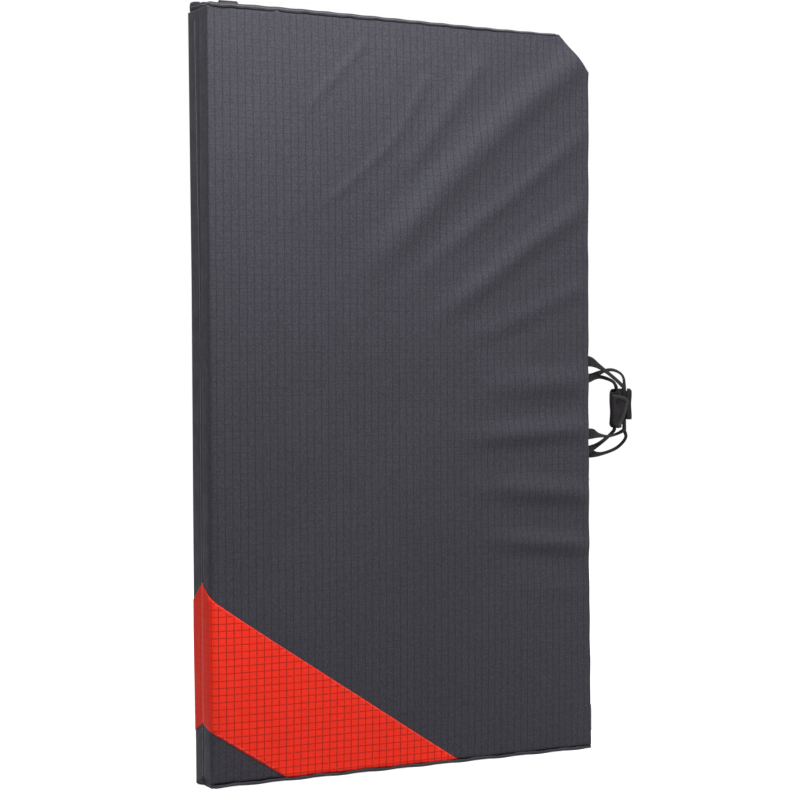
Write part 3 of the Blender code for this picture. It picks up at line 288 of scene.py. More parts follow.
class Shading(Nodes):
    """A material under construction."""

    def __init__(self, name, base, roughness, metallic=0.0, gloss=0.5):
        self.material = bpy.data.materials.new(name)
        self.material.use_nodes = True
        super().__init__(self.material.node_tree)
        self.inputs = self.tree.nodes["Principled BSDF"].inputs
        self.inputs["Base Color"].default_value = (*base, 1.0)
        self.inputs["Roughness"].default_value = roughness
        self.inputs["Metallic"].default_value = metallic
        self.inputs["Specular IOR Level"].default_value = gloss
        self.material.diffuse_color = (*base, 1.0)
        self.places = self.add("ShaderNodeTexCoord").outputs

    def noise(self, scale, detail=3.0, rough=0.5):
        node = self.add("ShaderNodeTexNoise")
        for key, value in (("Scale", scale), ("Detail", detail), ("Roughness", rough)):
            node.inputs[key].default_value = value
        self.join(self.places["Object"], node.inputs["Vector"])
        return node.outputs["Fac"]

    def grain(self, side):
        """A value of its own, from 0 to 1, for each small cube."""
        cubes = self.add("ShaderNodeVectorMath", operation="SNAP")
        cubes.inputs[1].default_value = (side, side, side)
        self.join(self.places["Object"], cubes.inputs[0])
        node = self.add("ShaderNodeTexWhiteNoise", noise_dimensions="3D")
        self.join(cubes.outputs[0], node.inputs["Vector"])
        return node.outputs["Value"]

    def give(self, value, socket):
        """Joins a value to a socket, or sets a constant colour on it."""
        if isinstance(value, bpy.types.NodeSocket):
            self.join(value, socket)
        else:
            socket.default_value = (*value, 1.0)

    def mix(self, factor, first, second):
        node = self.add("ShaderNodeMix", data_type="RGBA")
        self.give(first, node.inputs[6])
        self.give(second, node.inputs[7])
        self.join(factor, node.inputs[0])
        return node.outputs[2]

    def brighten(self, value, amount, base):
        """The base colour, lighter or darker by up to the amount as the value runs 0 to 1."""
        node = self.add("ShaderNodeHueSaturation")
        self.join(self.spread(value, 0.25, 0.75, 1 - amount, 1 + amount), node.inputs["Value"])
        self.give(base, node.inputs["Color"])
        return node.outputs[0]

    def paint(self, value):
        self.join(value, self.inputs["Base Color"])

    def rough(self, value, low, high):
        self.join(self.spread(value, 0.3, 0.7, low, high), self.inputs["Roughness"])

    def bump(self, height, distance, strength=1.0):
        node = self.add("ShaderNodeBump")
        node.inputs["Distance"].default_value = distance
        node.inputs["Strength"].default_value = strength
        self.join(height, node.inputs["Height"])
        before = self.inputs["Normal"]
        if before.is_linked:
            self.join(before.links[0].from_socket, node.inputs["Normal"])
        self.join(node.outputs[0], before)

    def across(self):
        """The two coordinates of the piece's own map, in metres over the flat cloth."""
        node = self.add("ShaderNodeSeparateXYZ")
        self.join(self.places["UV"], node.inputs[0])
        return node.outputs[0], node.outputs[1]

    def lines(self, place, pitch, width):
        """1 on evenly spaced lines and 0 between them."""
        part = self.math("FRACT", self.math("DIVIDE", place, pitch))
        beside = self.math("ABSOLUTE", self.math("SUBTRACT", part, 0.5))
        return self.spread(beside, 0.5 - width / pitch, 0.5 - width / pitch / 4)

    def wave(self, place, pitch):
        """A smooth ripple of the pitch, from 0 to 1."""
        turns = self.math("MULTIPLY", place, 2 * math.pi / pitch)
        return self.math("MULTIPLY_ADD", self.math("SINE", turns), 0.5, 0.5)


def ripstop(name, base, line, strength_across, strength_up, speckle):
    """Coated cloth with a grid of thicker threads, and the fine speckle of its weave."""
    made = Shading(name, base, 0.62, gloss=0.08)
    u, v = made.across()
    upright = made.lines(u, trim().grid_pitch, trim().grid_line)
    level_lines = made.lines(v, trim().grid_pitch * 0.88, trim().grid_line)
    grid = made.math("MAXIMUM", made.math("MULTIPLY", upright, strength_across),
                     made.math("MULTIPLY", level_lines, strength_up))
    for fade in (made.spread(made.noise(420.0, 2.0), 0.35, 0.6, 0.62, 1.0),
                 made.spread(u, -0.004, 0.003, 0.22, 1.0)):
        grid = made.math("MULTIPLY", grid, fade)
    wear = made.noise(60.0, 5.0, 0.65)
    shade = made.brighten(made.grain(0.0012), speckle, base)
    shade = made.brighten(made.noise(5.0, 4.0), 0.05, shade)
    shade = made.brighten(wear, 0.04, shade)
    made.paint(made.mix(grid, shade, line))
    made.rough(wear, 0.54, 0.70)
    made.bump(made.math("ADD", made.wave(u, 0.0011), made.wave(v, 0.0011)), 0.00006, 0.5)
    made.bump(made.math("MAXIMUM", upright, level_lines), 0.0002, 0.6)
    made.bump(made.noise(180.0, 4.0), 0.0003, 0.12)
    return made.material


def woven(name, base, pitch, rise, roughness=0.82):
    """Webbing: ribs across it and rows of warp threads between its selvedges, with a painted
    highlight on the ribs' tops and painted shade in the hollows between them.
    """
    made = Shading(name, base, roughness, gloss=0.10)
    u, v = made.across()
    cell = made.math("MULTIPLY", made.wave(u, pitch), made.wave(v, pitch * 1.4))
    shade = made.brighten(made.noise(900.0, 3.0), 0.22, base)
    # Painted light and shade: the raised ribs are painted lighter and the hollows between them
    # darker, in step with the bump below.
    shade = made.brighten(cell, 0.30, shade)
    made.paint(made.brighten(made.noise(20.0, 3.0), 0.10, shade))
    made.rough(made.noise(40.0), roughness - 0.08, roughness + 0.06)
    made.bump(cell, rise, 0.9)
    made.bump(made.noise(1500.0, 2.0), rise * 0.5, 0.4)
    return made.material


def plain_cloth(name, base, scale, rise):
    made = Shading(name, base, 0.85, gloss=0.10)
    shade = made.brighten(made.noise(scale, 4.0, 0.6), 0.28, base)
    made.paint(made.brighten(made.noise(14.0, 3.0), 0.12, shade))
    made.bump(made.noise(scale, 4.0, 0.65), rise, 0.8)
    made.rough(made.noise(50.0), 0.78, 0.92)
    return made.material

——

# To do
Your task is to print the whole listing again exactly.

# Output
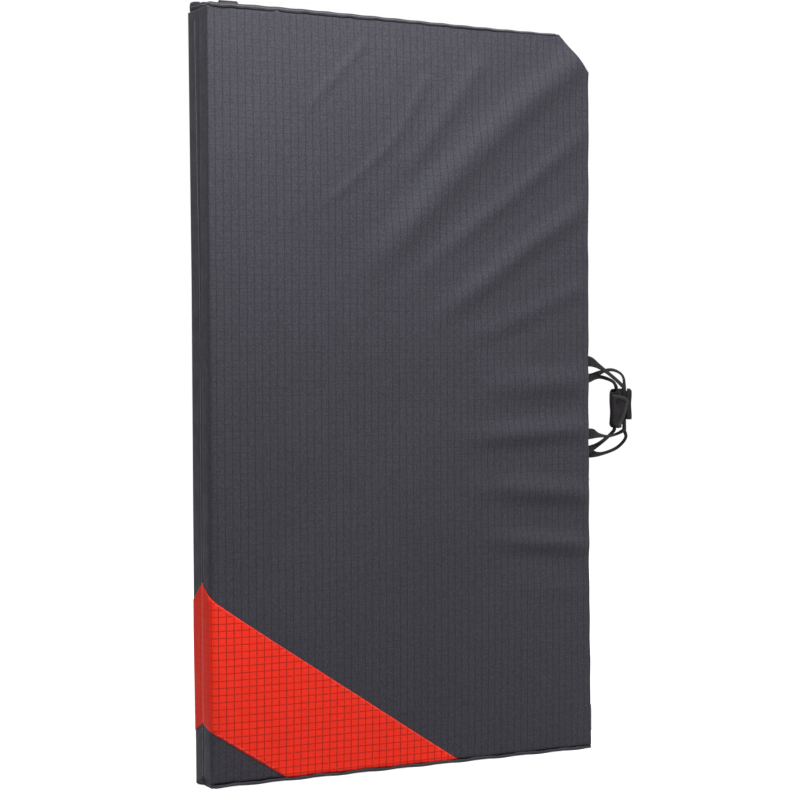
Write part 3 of the Blender code for this picture. It picks up at line 288 of scene.py. More parts follow.
class Shading(Nodes):
    """A material under construction."""

    def __init__(self, name, base, roughness, metallic=0.0, gloss=0.5):
        self.material = bpy.data.materials.new(name)
        self.material.use_nodes = True
        super().__init__(self.material.node_tree)
        self.inputs = self.tree.nodes["Principled BSDF"].inputs
        self.inputs["Base Color"].default_value = (*base, 1.0)
        self.inputs["Roughness"].default_value = roughness
        self.inputs["Metallic"].default_value = metallic
        self.inputs["Specular IOR Level"].default_value = gloss
        self.material.diffuse_color = (*base, 1.0)
        self.places = self.add("ShaderNodeTexCoord").outputs

    def noise(self, scale, detail=3.0, rough=0.5):
        node = self.add("ShaderNodeTexNoise")
        for key, value in (("Scale", scale), ("Detail", detail), ("Roughness", rough)):
            node.inputs[key].default_value = value
        self.join(self.places["Object"], node.inputs["Vector"])
        return node.outputs["Fac"]

    def grain(self, side):
        """A value of its own, from 0 to 1, for each small cube."""
        cubes = self.add("ShaderNodeVectorMath", operation="SNAP")
        cubes.inputs[1].default_value = (side, side, side)
        self.join(self.places["Object"], cubes.inputs[0])
        node = self.add("ShaderNodeTexWhiteNoise", noise_dimensions="3D")
        self.join(cubes.outputs[0], node.inputs["Vector"])
        return node.outputs["Value"]

    def give(self, value, socket):
        """Joins a value to a socket, or sets a constant colour on it."""
        if isinstance(value, bpy.types.NodeSocket):
            self.join(value, socket)
        else:
            socket.default_value = (*value, 1.0)

    def mix(self, factor, first, second):
        node = self.add("ShaderNodeMix", data_type="RGBA")
        self.give(first, node.inputs[6])
        self.give(second, node.inputs[7])
        self.join(factor, node.inputs[0])
        return node.outputs[2]

    def brighten(self, value, amount, base):
        """The base colour, lighter or darker by up to the amount as the value runs 0 to 1."""
        node = self.add("ShaderNodeHueSaturation")
        self.join(self.spread(value, 0.25, 0.75, 1 - amount, 1 + amount), node.inputs["Value"])
        self.give(base, node.inputs["Color"])
        return node.outputs[0]

    def paint(self, value):
        self.join(value, self.inputs["Base Color"])

    def rough(self, value, low, high):
        self.join(self.spread(value, 0.3, 0.7, low, high), self.inputs["Roughness"])

    def bump(self, height, distance, strength=1.0):
        node = self.add("ShaderNodeBump")
        node.inputs["Distance"].default_value = distance
        node.inputs["Strength"].default_value = strength
        self.join(height, node.inputs["Height"])
        before = self.inputs["Normal"]
        if before.is_linked:
            self.join(before.links[0].from_socket, node.inputs["Normal"])
        self.join(node.outputs[0], before)

    def across(self):
        """The two coordinates of the piece's own map, in metres over the flat cloth."""
        node = self.add("ShaderNodeSeparateXYZ")
        self.join(self.places["UV"], node.inputs[0])
        return node.outputs[0], node.outputs[1]

    def lines(self, place, pitch, width):
        """1 on evenly spaced lines and 0 between them."""
        part = self.math("FRACT", self.math("DIVIDE", place, pitch))
        beside = self.math("ABSOLUTE", self.math("SUBTRACT", part, 0.5))
        return self.spread(beside, 0.5 - width / pitch, 0.5 - width / pitch / 4)

    def wave(self, place, pitch):
        """A smooth ripple of the pitch, from 0 to 1."""
        turns = self.math("MULTIPLY", place, 2 * math.pi / pitch)
        return self.math("MULTIPLY_ADD", self.math("SINE", turns), 0.5, 0.5)


def ripstop(name, base, line, strength_across, strength_up, speckle):
    """Coated cloth with a grid of thicker threads, and the fine speckle of its weave."""
    made = Shading(name, base, 0.62, gloss=0.08)
    u, v = made.across()
    upright = made.lines(u, trim().grid_pitch, trim().grid_line)
    level_lines = made.lines(v, trim().grid_pitch * 0.88, trim().grid_line)
    grid = made.math("MAXIMUM", made.math("MULTIPLY", upright, strength_across),
                     made.math("MULTIPLY", level_lines, strength_up))
    for fade in (made.spread(made.noise(420.0, 2.0), 0.35, 0.6, 0.62, 1.0),
                 made.spread(u, -0.004, 0.003, 0.22, 1.0)):
        grid = made.math("MULTIPLY", grid, fade)
    wear = made.noise(60.0, 5.0, 0.65)
    shade = made.brighten(made.grain(0.0012), speckle, base)
    shade = made.brighten(made.noise(5.0, 4.0), 0.05, shade)
    shade = made.brighten(wear, 0.04, shade)
    made.paint(made.mix(grid, shade, line))
    made.rough(wear, 0.54, 0.70)
    made.bump(made.math("ADD", made.wave(u, 0.0011), made.wave(v, 0.0011)), 0.00006, 0.5)
    made.bump(made.math("MAXIMUM", upright, level_lines), 0.0002, 0.6)
    made.bump(made.noise(180.0, 4.0), 0.0003, 0.12)
    return made.material


def woven(name, base, pitch, rise, roughness=0.82):
    """Webbing: ribs across it and rows of warp threads between its selvedges, with a painted
    highlight on the ribs' tops and painted shade in the hollows between them.
    """
    made = Shading(name, base, roughness, gloss=0.10)
    u, v = made.across()
    cell = made.math("MULTIPLY", made.wave(u, pitch), made.wave(v, pitch * 1.4))
    shade = made.brighten(made.noise(900.0, 3.0), 0.22, base)
    # Painted light and shade: the raised ribs are painted lighter and the hollows between them
    # darker, in step with the bump below.
    shade = made.brighten(cell, 0.30, shade)
    made.paint(made.brighten(made.noise(20.0, 3.0), 0.10, shade))
    made.rough(made.noise(40.0), roughness - 0.08, roughness + 0.06)
    made.bump(cell, rise, 0.9)
    made.bump(made.noise(1500.0, 2.0), rise * 0.5, 0.4)
    return made.material


def plain_cloth(name, base, scale, rise):
    made = Shading(name, base, 0.85, gloss=0.10)
    shade = made.brighten(made.noise(scale, 4.0, 0.6), 0.28, base)
    made.paint(made.brighten(made.noise(14.0, 3.0), 0.12, shade))
    made.bump(made.noise(scale, 4.0, 0.65), rise, 0.8)
    made.rough(made.noise(50.0), 0.78, 0.92)
    return made.material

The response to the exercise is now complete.